Now putting myself in the shoes of the protesters: seeing the same destruction, destroying of properties, cars and businesses, I'll call it a day because this is no longer a protest. I'd go back home and wait for this to be taken care of and join a civilized protest once this has been taken care of. A civilized country should be able to hold a civilized protest. And having spent most of my life in eastern Europe, you can say I know a thing or two about protests. Last large protest I was a part of was in ~2013 irrc and the aftermath was very different. The night after each of those protests, everything was spotless clean, people thew all their garbage in the bins, nothing broken or destroyed. People were coming with their children and pets and being completely comfortable with it. There was a completely unrelated incident of a gas explosion at a Chinese restaurant, which burned a nearby shop. People gathered donations fo the shop owner to recover. Incidents with police? Practically none during ~3 months of daily protest. And we are talking eastern Europe - the police officers are anything but the nicest people on the planet.
[1] https://twitter.com/XruthxNthr/status/1266903223220097024
Why was Floyd pinned to the ground until he suffocated when all he supposedly did was use a fake $20 bill? (supposedly because innocent until proven guilty). Why did none of the other officers present step in? All of them are guilty IMO.

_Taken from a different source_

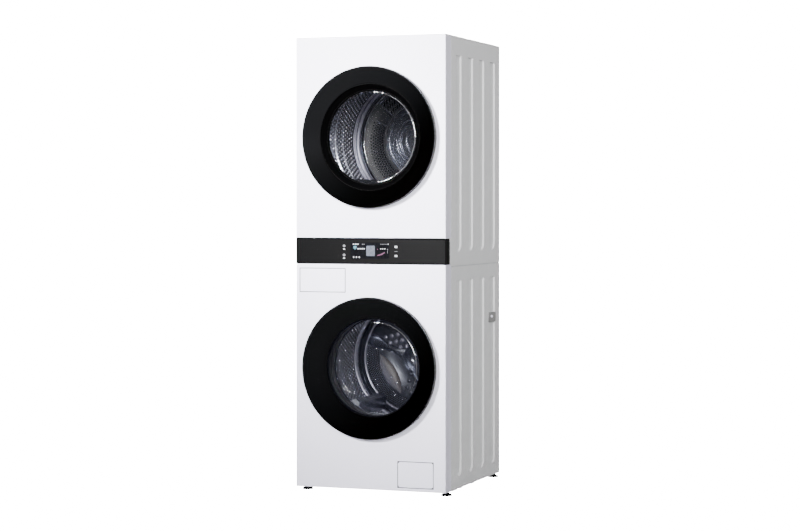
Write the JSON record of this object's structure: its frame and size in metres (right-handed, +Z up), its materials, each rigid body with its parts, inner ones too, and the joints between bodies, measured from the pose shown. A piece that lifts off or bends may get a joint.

As a police officer, you need to keep your colleagues in check. The problem right now is that there's vast groups of policemen who have no qualms with using excessive violence, especially against PoC, and they protect each other. I suspect that goes up the chain of command all the way up. For one, the US President himself hasn't condemned the actions of the police, not in the Floyd case, not in any other case of police violence. And that makes them complicit.